It is a well-accepted principle that an author of an original work, being the creator of the said work will initially own the copyright in the work. Section 26(1) of the CA copyright shall vest with the author. The issue of upon whom copyright and moral rights may vest often arises when the author decides to assign his or her copyright which is the economic rights in the copyright work i.e. the right to reproduce the said work for commercial purposes. This is because notwithstanding the transfer of the copyright, the author still retains moral rights in the work and is entitled to enforce those rights as stipulated under section 25 of the CA. This article will focus on the moral rights aspect of a copyright work.
What are moral rights? To put it simply, they are the non-economical rights enjoyed by the author and usually will encompass the following types:
(i) right of paternity; and
(ii) right of integrity.
These rights are expressly provided under section 25(2) of the CA and they are essentially aimed at protecting the integrity and reputation of the author. The right of paternity confers on the author the right to be identified as the author of the work during the presentation of the work whereas the right of integrity allows the author to prevent any distortion, mutilation or other modification of his/her created work where it may significantly alter the work and where it may be reasonably regarded as adversely affecting the author’s honour or reputation.
Right of Paternity
Whilst both of the rights of paternity and integrity are safeguarded under the section 25(2) of the CA, there are exceptions where actions which might otherwise have amounted to infringement of these rights may be justified. One of which is where a prior consent of the author is obtained. For instance, in the case of Syed Ahmad Jamal v Dato Bandar Kuala Lumpur  2 CLJ 569, the High Court found that the Defendant who had removed and modified a unique plinth bearing a sculpture entitled “Puncak Purnama”, had infringed the Plaintiff’s right of paternity as the Plaintiff was the author of the said sculpture. The High Court indicated that even though the Defendant was the copyright owner of the said sculpture, he ought not to have had modified the sculpture (by removing the plinth) without the prior consent of the Plaintiff and that the Defendant’s action in effect had deprived the Plaintiff’s right to claim authorship to the sculpture.
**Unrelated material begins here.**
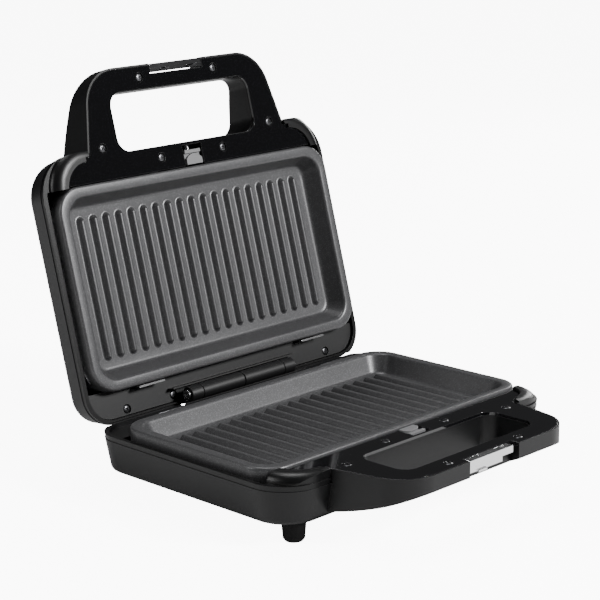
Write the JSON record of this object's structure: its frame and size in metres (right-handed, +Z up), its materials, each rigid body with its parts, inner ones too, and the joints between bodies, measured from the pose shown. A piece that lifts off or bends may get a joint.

In another case of Mokhtar Haji Jamaludin v Pustaka Sistem Malaysia  2 MLJ 376, the Defendant was a book publisher and was given a licence to publish and sell the Plaintiff’s literary works entitled “Jalan Yang Berlubang” and “Ukuran Hati Mulia”. The Plaintiff upon discovering that the Defendant had printed another writer’s name on the Plaintiff’s literary works together with © next to the name of the Defendant on the reverse side of the title page of the said literary works, which gave a false indication of the copyright ownership of the said works, had brought a suit for breach of contract and copyright infringement against the Defendant. It was found that the Defendant whilst claiming it was a mistake on the printing of the books, did not rectify the errors despite the Plaintiff’s complaint. Even though there was no evidence of financial loss to the Plaintiff, the Court awarded damages for both the breach and copyright infringement. The Court indicated that in a case of copyright infringement, the damages which may be granted are at large in that it may be extended to both in the form of pecuniary loss or non-pecuniary loss, where it can be shown that there was injury to the author’s feelings of dignity and pride.
Right of Integrity
Another exception to the author’s moral rights may be seen where the circumstance is such that modification is necessary in order to allow an assignee, a licensee or any authorised person to exercise his right to publish, reproduce, perform in public or communicate to the public a work or to carry out any other authorised acts in relation to the copyright work. The scope of modification permissible however, this is very limited. The overriding principle is that the nature of the modification must not in any way adversely affect the author’s moral rights.
In the case of Syed Ahmad Jamal, the Court found that the modification works carried out by the Defendant on the sculpture fundamentally altered the original artwork constructed by the Plaintiff. On further evidence led to show that the results of the modification were derogatory of the honour or reputation of the Plaintiff, being a well-known artist, the Court found that the Defendant there had infringed the Plaintiff’s moral rights which were to object to derogatory treatment of the original work.
The moral rights residing in an original work are equally important to the ownership rights of a work protected under the CA. Where the owner of the copyright and the author are two different entities, the copyright owner should be made aware that the author retains the moral rights and refrain from carrying out any actions which may have an effect of denigrating the integrity of the original work and thereby undermining the author’s honour and reputation.